Выбрать главу

Им захотелось вдруг уехать далеко, жить только вдвоем с маленькой дочкой, в маленьком доме, где-то, где людям можно верить — беспечно и радостно, и не нужно требовать от людей постоянных свидетельств и проверять их каждый раз. Он знал, что эти мысли глупы, беспечность — это идиотская болезнь, но и сам он разве был здоров? У него ныло под ложечкой, во рту не проходило ощущение тошноты, ему хотелось лечь где-нибудь в углу, закрыть глаза и тихо умереть, как уснуть… О, если б он мог уснуть совсем, мысль о смерти в больном его воображении рисовалась сейчас желанным концом от постоянной усталости и боли, от постоянных ударов, глубокая несправедливость которых ранила его больше всего. Он понимал бы, если б эти удары наносились справедливо, но ему — кто всегда хотел только лучшего стране и людям — ему вдруг приходится вновь и вновь раскаиваться в своей доверчивости и болеть от этого.

13/IV

Суровая относительность жизни. Он приехал в чужой город, занял большой номер уютной гостиницы, лег в постель и лежал вытянувшись, наслаждаясь покоем и тишиной до вечера. Он лежал и даже читать не мог, а все думал и переживал покой свой, без людей, без страданий и вопросов самому себе. Потом поднялся и пошел гулять. Закат апрельского вечера, солнечная теплота неба, приветливые лица людей, усталость все еще не проходила, только теперь понял он, как он устал и сколько ему нужно сил, чтобы вновь сесть за стол и начать писать. Он попробовал было, взял в руки перо, но тотчас отложил — ни единого образа не было в голове, ни единой мысли, ничего… все те же мысли бродили в голове о нем самом, о жизни, которая вдруг повернулась так вот перед ним… Он думал, что знал об этой жизни много — какое заблуждение, он ничего не знал о жизни и теперь сам удивлялся этому… Да, прожито как будто и много, а в сущности, почти еще ничего не пережито серьезного — и вот теперь, когда на его глазах рухнули вниз люди, которых он лично знал, люди, обманувшие не только его — он что — обманувшие всех, кто верил им безгранично — только теперь понял он, что жизнь действительно длинная штука и еще много и много придется ему передумать и многому быть свидетелем.

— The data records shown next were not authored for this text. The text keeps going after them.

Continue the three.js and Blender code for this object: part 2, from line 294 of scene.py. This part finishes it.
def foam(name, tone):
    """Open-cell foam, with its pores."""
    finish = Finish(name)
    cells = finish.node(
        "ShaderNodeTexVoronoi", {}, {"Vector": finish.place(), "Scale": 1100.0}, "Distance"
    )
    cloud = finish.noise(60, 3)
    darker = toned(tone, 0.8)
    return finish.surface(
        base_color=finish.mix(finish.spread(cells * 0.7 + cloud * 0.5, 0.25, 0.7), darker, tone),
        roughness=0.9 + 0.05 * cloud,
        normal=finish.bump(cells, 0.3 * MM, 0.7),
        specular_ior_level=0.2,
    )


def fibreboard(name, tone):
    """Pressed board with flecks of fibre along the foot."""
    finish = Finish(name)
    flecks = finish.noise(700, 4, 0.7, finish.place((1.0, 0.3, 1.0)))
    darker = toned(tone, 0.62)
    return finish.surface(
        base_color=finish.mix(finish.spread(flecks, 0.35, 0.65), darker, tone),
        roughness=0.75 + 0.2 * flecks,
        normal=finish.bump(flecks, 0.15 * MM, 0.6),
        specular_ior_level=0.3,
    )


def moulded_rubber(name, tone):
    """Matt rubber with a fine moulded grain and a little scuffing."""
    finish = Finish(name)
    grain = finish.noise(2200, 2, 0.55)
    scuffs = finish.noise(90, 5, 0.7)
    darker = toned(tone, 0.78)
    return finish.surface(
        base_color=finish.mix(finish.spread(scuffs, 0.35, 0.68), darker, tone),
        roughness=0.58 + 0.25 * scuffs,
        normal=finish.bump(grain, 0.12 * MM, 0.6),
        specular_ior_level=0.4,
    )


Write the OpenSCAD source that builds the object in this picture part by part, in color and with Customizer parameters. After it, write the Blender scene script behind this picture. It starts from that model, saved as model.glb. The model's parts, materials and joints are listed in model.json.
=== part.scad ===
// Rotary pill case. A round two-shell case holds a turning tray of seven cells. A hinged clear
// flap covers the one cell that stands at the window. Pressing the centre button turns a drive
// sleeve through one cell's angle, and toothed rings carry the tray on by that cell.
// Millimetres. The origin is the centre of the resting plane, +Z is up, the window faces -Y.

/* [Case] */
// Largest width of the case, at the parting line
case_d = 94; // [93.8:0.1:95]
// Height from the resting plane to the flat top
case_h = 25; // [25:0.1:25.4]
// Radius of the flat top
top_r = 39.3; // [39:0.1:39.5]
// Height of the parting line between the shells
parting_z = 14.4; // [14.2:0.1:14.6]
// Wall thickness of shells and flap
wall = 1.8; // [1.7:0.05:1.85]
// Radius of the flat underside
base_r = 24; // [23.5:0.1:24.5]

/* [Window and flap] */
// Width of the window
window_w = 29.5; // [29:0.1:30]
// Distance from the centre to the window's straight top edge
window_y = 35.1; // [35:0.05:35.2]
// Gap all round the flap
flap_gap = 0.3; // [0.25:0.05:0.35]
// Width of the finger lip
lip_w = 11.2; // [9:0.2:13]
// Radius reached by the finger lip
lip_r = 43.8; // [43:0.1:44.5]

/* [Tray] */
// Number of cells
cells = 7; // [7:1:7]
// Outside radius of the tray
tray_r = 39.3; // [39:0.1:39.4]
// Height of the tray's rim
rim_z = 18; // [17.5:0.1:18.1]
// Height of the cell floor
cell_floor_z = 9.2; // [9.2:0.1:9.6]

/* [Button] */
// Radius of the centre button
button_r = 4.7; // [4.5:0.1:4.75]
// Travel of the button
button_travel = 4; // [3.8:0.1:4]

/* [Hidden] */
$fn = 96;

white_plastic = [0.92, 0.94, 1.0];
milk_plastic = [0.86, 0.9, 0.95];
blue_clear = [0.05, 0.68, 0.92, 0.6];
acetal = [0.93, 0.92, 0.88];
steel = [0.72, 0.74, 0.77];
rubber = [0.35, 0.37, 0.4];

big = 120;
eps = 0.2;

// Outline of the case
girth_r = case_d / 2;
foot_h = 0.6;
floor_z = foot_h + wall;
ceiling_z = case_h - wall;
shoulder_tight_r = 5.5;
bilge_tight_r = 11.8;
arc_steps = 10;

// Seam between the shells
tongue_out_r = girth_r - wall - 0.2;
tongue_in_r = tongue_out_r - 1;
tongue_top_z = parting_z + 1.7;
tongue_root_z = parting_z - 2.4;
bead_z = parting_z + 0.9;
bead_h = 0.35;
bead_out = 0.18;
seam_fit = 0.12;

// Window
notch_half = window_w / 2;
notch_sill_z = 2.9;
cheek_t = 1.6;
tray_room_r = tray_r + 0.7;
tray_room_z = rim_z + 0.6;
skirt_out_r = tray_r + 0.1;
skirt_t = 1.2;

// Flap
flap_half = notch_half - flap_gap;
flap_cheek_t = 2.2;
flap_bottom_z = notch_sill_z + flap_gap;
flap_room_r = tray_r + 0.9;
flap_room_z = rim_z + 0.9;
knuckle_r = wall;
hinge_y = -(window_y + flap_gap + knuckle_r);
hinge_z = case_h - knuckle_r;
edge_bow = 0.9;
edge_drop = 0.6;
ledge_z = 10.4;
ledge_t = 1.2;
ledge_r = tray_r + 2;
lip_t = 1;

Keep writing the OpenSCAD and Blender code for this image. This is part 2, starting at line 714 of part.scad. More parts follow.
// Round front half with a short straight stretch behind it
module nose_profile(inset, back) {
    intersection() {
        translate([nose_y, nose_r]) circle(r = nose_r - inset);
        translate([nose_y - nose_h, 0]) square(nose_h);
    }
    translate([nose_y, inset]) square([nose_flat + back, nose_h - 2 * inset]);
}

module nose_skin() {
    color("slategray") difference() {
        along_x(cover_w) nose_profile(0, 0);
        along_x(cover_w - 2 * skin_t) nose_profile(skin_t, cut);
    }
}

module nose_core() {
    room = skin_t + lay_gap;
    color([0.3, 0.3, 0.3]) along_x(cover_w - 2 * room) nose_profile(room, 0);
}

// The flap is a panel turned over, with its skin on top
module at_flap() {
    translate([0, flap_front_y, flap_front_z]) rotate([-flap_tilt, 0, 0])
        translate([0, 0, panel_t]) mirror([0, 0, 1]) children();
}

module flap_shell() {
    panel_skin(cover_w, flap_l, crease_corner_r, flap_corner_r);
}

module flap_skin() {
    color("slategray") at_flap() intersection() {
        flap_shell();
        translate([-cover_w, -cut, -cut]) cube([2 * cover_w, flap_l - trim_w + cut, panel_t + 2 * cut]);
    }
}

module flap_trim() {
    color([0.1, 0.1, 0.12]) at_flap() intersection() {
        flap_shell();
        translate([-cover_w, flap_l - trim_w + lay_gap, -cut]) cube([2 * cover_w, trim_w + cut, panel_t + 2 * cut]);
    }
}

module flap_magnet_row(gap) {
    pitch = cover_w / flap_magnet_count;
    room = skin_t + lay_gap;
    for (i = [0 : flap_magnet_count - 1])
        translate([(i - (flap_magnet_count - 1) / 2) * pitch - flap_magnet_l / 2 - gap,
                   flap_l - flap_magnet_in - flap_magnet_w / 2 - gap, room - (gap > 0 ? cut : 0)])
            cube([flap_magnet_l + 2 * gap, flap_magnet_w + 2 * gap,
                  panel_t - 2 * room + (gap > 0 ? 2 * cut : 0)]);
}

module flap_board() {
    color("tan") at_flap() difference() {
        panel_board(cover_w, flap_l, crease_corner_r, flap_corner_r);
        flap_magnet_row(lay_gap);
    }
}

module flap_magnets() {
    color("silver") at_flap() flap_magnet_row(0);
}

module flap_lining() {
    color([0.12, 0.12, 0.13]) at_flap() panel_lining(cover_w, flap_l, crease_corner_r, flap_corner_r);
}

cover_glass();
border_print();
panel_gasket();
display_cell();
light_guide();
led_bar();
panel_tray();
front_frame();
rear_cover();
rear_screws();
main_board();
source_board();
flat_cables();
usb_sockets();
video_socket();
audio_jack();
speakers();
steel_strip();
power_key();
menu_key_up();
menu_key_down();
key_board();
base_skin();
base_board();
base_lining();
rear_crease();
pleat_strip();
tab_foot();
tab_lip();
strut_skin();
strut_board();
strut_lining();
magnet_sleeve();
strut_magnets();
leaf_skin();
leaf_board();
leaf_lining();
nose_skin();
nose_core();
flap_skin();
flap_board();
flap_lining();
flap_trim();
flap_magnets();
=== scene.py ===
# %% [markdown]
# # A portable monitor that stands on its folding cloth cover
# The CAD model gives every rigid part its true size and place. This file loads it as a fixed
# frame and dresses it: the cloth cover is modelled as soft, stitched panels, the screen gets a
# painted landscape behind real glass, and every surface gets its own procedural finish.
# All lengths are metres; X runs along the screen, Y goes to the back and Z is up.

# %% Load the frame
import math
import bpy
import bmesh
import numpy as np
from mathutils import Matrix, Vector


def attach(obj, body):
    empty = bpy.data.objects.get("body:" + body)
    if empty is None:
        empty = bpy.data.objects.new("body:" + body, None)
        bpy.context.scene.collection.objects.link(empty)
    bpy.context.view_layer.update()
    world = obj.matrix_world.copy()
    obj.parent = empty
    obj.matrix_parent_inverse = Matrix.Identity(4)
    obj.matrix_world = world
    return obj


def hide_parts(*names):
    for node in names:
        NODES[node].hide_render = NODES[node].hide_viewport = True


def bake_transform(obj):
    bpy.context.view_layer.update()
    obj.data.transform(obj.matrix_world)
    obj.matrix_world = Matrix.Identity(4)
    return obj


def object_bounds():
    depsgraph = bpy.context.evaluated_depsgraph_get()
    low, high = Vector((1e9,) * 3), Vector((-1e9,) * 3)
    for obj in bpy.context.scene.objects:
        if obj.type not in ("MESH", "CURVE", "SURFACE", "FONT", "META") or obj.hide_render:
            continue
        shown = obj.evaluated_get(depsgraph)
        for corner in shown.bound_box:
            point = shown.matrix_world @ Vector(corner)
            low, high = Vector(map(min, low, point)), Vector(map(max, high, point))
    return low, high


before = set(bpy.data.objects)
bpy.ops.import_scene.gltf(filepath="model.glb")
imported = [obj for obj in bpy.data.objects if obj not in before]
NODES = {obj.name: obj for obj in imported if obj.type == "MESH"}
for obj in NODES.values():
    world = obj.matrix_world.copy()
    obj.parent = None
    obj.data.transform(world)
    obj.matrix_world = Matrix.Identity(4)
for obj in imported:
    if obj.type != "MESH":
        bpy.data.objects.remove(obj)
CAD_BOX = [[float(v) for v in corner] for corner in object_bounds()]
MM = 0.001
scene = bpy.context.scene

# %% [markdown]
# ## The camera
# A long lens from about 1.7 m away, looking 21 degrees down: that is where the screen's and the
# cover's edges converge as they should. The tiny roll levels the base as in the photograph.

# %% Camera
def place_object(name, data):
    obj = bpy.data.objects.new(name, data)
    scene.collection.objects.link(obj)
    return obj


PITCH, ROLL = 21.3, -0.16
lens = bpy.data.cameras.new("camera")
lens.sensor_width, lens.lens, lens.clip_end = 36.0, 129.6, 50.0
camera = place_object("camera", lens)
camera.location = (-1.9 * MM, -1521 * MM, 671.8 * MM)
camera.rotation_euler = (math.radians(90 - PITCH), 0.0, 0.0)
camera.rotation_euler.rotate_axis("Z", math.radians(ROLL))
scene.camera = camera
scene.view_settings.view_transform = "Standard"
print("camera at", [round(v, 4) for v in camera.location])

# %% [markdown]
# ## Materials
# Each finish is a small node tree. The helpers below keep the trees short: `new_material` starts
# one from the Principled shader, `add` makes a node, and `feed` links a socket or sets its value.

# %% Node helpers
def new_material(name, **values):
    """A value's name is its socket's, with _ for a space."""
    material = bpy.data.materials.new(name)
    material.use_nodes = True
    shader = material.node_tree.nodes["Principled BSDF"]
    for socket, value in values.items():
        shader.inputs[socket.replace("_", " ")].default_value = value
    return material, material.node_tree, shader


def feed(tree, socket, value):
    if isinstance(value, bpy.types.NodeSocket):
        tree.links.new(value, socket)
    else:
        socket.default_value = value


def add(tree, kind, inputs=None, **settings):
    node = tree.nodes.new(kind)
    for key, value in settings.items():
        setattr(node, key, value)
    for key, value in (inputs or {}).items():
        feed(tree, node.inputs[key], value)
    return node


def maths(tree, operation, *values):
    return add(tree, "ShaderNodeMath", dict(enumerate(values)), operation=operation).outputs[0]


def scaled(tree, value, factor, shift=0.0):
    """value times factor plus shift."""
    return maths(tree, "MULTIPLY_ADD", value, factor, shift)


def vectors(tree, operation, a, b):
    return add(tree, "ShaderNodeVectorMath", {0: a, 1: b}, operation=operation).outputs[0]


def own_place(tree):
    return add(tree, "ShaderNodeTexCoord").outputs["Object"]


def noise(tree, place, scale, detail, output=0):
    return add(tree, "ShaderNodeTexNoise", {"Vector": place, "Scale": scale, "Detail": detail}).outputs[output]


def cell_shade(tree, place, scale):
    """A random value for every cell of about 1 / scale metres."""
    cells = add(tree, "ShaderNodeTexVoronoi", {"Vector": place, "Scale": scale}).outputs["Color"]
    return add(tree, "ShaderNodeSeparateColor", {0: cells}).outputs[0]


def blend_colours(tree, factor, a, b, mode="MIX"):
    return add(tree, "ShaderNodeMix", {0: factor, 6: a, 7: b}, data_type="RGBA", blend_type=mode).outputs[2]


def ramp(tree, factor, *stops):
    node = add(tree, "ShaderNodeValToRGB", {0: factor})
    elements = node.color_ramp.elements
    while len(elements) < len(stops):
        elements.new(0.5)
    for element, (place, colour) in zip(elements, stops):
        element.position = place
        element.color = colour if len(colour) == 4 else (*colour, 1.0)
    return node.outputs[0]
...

Он уже хотел теперь, чтобы его жизнь текла совсем мирно, вдали от шумных событий, чтобы можно было спокойно наблюдать происходящее — только глазом художника, который в нем созревал очень медленно, по капле выдавливал он из себя мелкую заинтересованность в пустяках, мелочные тревоги и раздражение, а ведь были же умные книги, написанные настоящими философами, удалившимися от мира для размышлений и наблюдения. Таким философом хотелось стать и ему — он смотрел на девушек, молодых людей, вывески и газеты — все шло мимо его взгляда, не запечатлеваясь, мимо сердца — куда-то в пустоту, а на сердце все еще лежала тяжесть необычайных событий, которым он был случайным, не прошенным свидетелем. Крушения жизней — он едва не сошел с ума, он помнил эту ночь, когда в воспаленном воображении рисовались фигуры, и слова, и фразы, незначительные ранее и теперь приобретшие грозный смысл! Как ненаблюдателен он был, как все пропустил мимо, а ведь сколько уже можно было подметить заранее и какие могли бы быть сделаны им выводы!.. Ах, когда же наконец я стану по-настоящему понимать жизнь и только этому и отдам всего себя…

14/IV

Начинал работать и не мог подойти к письменному столу. Отвращение к письму, к тому, что он делает, неверие в себя, все казалось плохо и неумно. Он ложился в постель и лежал. Тянулись сны или воспоминания, он сам не понимал, что с ним такое; сны были короткими, странными, тело тяжелело и просило отдыха, он заставлял себя подыматься и ложился вновь.